Years ago I tried to summarize it in the appendix of a Linear Audio article. The attachment is an adaptation of that. It's probably too condensed, but maybe it will be of some use anyway.
Great summary Marcel. I would like to add this for the public, if filter is build as a negative feedback network around a gain block, the end result will be affected also by the transfer function of the gain block itself. If OLG is much higher than the CLG than the FB NW will dominate in the overall result. That's mostly the case with opamps with high OLG e.g. 120dB. So designer can concentrate only on FB NW design (RC network in most phono preamps).

However, discrete designs tend to have much lower OLG. In that case one should take into account this (more strict) formula:

A = Ao / (1 + B * Ao)

Where A is the overall complex transfer function (RIAA preamp 🙂), Ao is the OLG transfer function, B (Greek beta) is the transfer func of the feedback network. When Ao is very high it'll tend to cancel in the above expression, so we get the simplified formula A = 1/B. Overall result (A) is inverse of FB NW (B).
 
This is what I got after copying the ESP circuit but with triodes, scaling the R and C values, and re-jiggering the values in LTspice to dial in the RIAA characteristic.

1706148333345.png


R14, R5, R4, C2 are the Rs and Cs for the active half of the RIAA (50Hz to 500Hz shelf).
R8 and C3 are the R and C for the 2122Hz roll-off.
Those values were not arrived at by doing the math.
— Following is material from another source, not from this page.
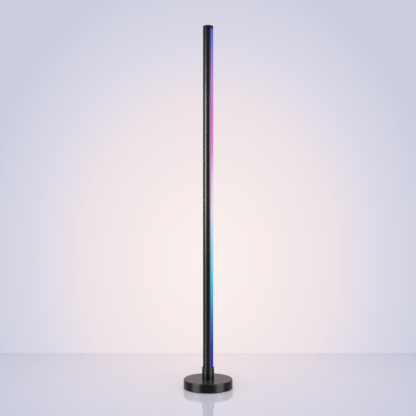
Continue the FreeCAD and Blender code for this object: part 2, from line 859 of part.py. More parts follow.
def make_board_chips():
    """The radio module and the two output drivers on the underside of the board."""
    body = new_body("board_chips")
    module = new_sketch(body, "module_outline", "XY_Plane", "board_low")
    module_low = "board_back + connector_length + module_gap"
    draw_box(module, "-module_width / 2", "module_width / 2", module_low, f"{module_low} + module_length")
    pad(body, module, "module", "module_thick", downward=True)
    drivers = new_sketch(body, "driver_outlines", "XY_Plane", "board_low")
    driver_low = f"{module_low} + module_length + driver_gap"
    driver_high = f"{driver_low} + driver_size"
    outer, inner = "board_width / 2 - driver_gap", "board_width / 2 - driver_gap - driver_size"
    draw_box(drivers, f"-({outer})", f"-({inner})", driver_low, driver_high)
    draw_box(drivers, inner, outer, driver_low, driver_high)
    pad(body, drivers, "drivers", "driver_thick", downward=True)


def make_board_capacitor():
    """The round capacitor beside the inlet."""
    body = new_body("board_capacitor")
    outline = new_sketch(body, "can_outline", "XY_Plane", "board_low")
    x = "-(board_width / 2 - capacitor_dia / 2 - capacitor_inset)"
    y = "board_front - board_corner - capacitor_dia / 2 - capacitor_inset"
    draw_circle(outline, "capacitor_dia / 2", x, y)
    pad(body, outline, "can", "capacitor_height", downward=True)


def make_lead_connector():
    """The white plug-in connector for the lead."""
    body = new_body("lead_connector")
    outline = new_sketch(body, "shroud_outline", "XY_Plane", "board_low")
    draw_box(outline, "-connector_width / 2", "connector_width / 2",
             "board_back", "board_back + connector_length")
    pad(body, outline, "shroud", "connector_thick", downward=True)


def make_board_screws():
    """The two screws that hold the board to its bosses."""
    body = new_body("board_screws")
    heads = new_sketch(body, "heads", "XY_Plane", "board_low")
    shanks = new_sketch(body, "shanks", "XY_Plane", "board_low")
    for sign in ("-", ""):
        draw_circle(heads, "board_screw_head / 2", f"{sign}(board_screw_x)", "board_screw_y")
        draw_circle(shanks, "board_screw_dia / 2", f"{sign}(board_screw_x)", "board_screw_y")
    pad(body, heads, "head_pads", "board_screw_head_thick", downward=True)
    pad(body, shanks, "shank_pads", "board_screw_length")


def make_dc_jack():
    """The moulded power inlet on the board. Its round nose fills the hole in the cover."""
    body = new_body("dc_jack")
    block = new_sketch(body, "block_outline", "XZ_Plane", "-(jack_front - jack_length)")
    half = "jack_size / 2"
    draw_box(block, f"-{half}", half, f"jack_axis - {half}", f"jack_axis + {half}")
    pad(body, block, "block", "jack_length", downward=True)
    nose = new_sketch(body, "nose_outline", "XZ_Plane", "-(jack_front - overrun)")
    draw_circle(nose, "jack_nose_dia / 2", "0", "jack_axis")
    pad(body, nose, "nose", "base_r - jack_setback - jack_front + overrun", downward=True)
    mouth = new_sketch(body, "mouth_outline", "XZ_Plane", "-(base_r + overrun)")
    draw_circle(mouth, "jack_bore / 2", "0", "jack_axis")
    pocket(body, mouth, "mouth", "jack_depth + overrun + jack_setback", upward=True)


def make_jack_pin():
    """The centre contact of the power inlet. It stops short of the mouth."""
    body = new_body("jack_pin")
    pin = new_sketch(body, "pin_outline", "XZ_Plane", "-(base_r - jack_setback - jack_depth)")
    draw_circle(pin, "jack_pin_dia / 2", "0", "jack_axis")
    pad(body, pin, "pin", "jack_depth - pin_setback", downward=True)


def make_strip_lead():
    """The round three-core lead from the connector, up the stud and through the web to the strip."""
    lead = document.addObject("Part::Feature", "strip_lead")
    lead.Label = "strip_lead"
    parts.append(lead)
    places = [
        ("0", "board_back", "lead_in_z"),
        ("0", "board_back - lead_dip", "lead_in_z"),
        ("0", "0", "lead_low"),
        ("0", "0", "pole_low + lead_rise"),
        ("lead_front", "0", "pole_low + lead_rise + lead_step"),
        ("lead_front", "0", "strip_low + lead_lap"),
    ]
    route = [Vector(*(measure(text) for text in place)) for place in places]
    widest = {2: measure("lead_bend")}
    lead.Shape = tube_along(route, measure("lead_dia / 2"), widest)
    lead.Placement = FreeCAD.Placement()


LEAD_SIDES = 8
BEND_SHARE = 0.45


def polygon_across(centre, direction, radius):
    """An even polygon of the lead's sides, square to a direction."""
    side = Vector(1, 0, 0)
    other = direction.cross(side)
    turns = [2 * math.pi * (step + 0.5) / LEAD_SIDES for step in range(LEAD_SIDES + 1)]
    corners = [centre + (side * math.cos(turn) + other * math.sin(turn)) * radius for turn in turns]
    return Part.makePolygon(corners)


def tube_along(route, radius, given_bends):
    """A lead with flat sides along straight runs joined by tangent arcs. It prints each bend's radius."""
    edges = []
    start = route[0]
    length = 0.0
    for index in range(1, len(route) - 1):
        corner = route[index]
        into = (corner - route[index - 1]).normalize()
        out = (route[index + 1] - corner).normalize()
        half_turn = into.getAngle(out) / 2
        shorter = min((corner - route[index - 1]).Length, (route[index + 1] - corner).Length)
        bend = given_bends.get(index, BEND_SHARE * shorter / math.tan(half_turn))
        setback = bend * math.tan(half_turn)
        begin, end = corner - into * setback, corner + out * setback
        towards = (out - into).normalize()
        centre = corner + towards * (bend / math.cos(half_turn))
        edges.append(Part.LineSegment(start, begin).toShape())
        edges.append(Part.Arc(begin, centre - towards * bend, end).toShape())
        length += (begin - start).Length + 2 * half_turn * bend
        start = end
        print(f"lead bend {index}: radius {bend:.1f} mm")
    edges.append(Part.LineSegment(start, route[-1]).toShape())
    length += (route[-1] - start).Length
    path = Part.Wire(edges)
    ring = polygon_across(route[0], (route[1] - route[0]).normalize(), radius)
    tube = path.makePipeShell([ring], True, False)
    expected = Part.Face(ring).Area * length
    print(f"lead length {length:.1f} mm, volume {tube.Volume:.1f} of {expected:.1f} mm3")
    return tube


# ---------------------------------------------------------------------------------------------
# The lamp
# ---------------------------------------------------------------------------------------------

LOWER_JOINT = "pole_low + length_each"
UPPER_JOINT = "pole_low + 2 * length_each"

make_base_shell()
make_base_weight()
make_base_plate()
make_base_plate_screws()
make_foot_pads()
make_socket_collar()
make_centre_stud()
make_stud_washer()
make_stud_nut()
make_pole_end_plate()
make_end_plate_screws()
make_pole_length("pole_lower", "pole_low", [(LOWER_JOINT, "-")], foot=True)
make_pole_length("pole_middle", LOWER_JOINT, [(LOWER_JOINT, "+"), (UPPER_JOINT, "-")])
make_pole_length("pole_upper", UPPER_JOINT, [(UPPER_JOINT, "+")])
make_joiner("joiner_lower", LOWER_JOINT)
make_joiner("joiner_upper", UPPER_JOINT)
make_joiner_screws([LOWER_JOINT, UPPER_JOINT])
make_led_strip()
make_led_chips()
make_diffuser()
make_top_cap()
make_controller_board()
make_board_chips()
make_board_capacitor()
make_lead_connector()
make_board_screws()
make_dc_jack()
make_jack_pin()
make_strip_lead()

document.recompute()
for item in document.Objects:
    if {"Invalid", "Error"} & set(item.State):
        raise RuntimeError(f"{item.Label} is {item.State}")
os.makedirs("parts", exist_ok=True)
for part in parts:
    if part.Shape.isNull() or not part.Shape.isValid():
        raise RuntimeError(f"{part.Label} has no valid shape")
    part.Shape.exportStep(f"parts/{part.Label}.step")
    box = part.Shape.BoundBox
    print(f"{part.Label:18s} {len(part.Shape.Solids):3d} solids  z {box.ZMin:8.2f} to {box.ZMax:8.2f}")
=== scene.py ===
# %% [markdown]
# # A corner floor lamp
#
# The real lamp is a slim black column on a round base. Its light comes out of a slot that runs the
# whole height of the column, behind an opal cover, so the lamp can stand in a corner and wash both
# walls.
#
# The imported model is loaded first. It is the fixed frame of this scene: every piece below takes its
# place and its size from a node of it, so nothing has to be fitted by eye.

# %% Load the frame
import json
import math

import bmesh
import bpy
from mathutils import Matrix, Vector

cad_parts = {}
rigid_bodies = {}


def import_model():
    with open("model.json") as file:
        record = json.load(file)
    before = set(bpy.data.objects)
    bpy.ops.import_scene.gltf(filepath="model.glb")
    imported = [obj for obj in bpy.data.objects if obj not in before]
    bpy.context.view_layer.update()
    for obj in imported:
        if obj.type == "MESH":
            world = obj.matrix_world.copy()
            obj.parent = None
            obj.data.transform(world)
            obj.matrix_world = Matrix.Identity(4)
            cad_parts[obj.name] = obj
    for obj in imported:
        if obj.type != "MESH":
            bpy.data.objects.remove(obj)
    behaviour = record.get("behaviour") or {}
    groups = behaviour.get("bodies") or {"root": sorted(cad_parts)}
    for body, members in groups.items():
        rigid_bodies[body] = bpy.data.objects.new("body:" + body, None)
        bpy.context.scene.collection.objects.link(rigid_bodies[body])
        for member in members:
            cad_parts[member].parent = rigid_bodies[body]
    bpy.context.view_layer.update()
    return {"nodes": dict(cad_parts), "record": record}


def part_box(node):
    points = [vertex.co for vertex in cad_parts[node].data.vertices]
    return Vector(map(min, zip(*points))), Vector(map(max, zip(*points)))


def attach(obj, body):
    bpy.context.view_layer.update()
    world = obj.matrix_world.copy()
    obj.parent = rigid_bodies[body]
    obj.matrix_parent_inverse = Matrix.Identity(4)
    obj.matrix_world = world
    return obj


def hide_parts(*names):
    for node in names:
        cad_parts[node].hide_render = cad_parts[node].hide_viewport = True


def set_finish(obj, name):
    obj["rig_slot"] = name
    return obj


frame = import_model()
nodes = frame["nodes"]
print("nodes in the frame:", len(nodes))

# %% [markdown]
# ## Camera
#
# The photograph looks straight at the lamp from a little under half its height, and the column
# keeps the same width from foot to cap. So the camera is level: it is turned by exactly 90 degrees
# and isn't tilted. A tilted camera with a shift could frame the same view, but then the other views
# would be shifted too.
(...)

I cut-and-pasted values in LTspice until I got the RIAA characteristic as close to right as possible. It looks like this:

1706148620065.png


My reasoning for putting the active EQ (NFB) in the first stage is to set the 47k ohm input impedance and lower the Miller C to a very low value so it won't interact with Audio Technica MM cartridges (which like to see a total of only about 150pF input C).

Is this stupid?
 
Here's a second stab at it, this time with two 12AX7s (no 6922 this time)...

1706149933491.png


The frequency response with inverse-RIAA looks like this (in simulation):

1706150107147.png


The simulation says this version has much lower THD, and higher gain too. Win-win.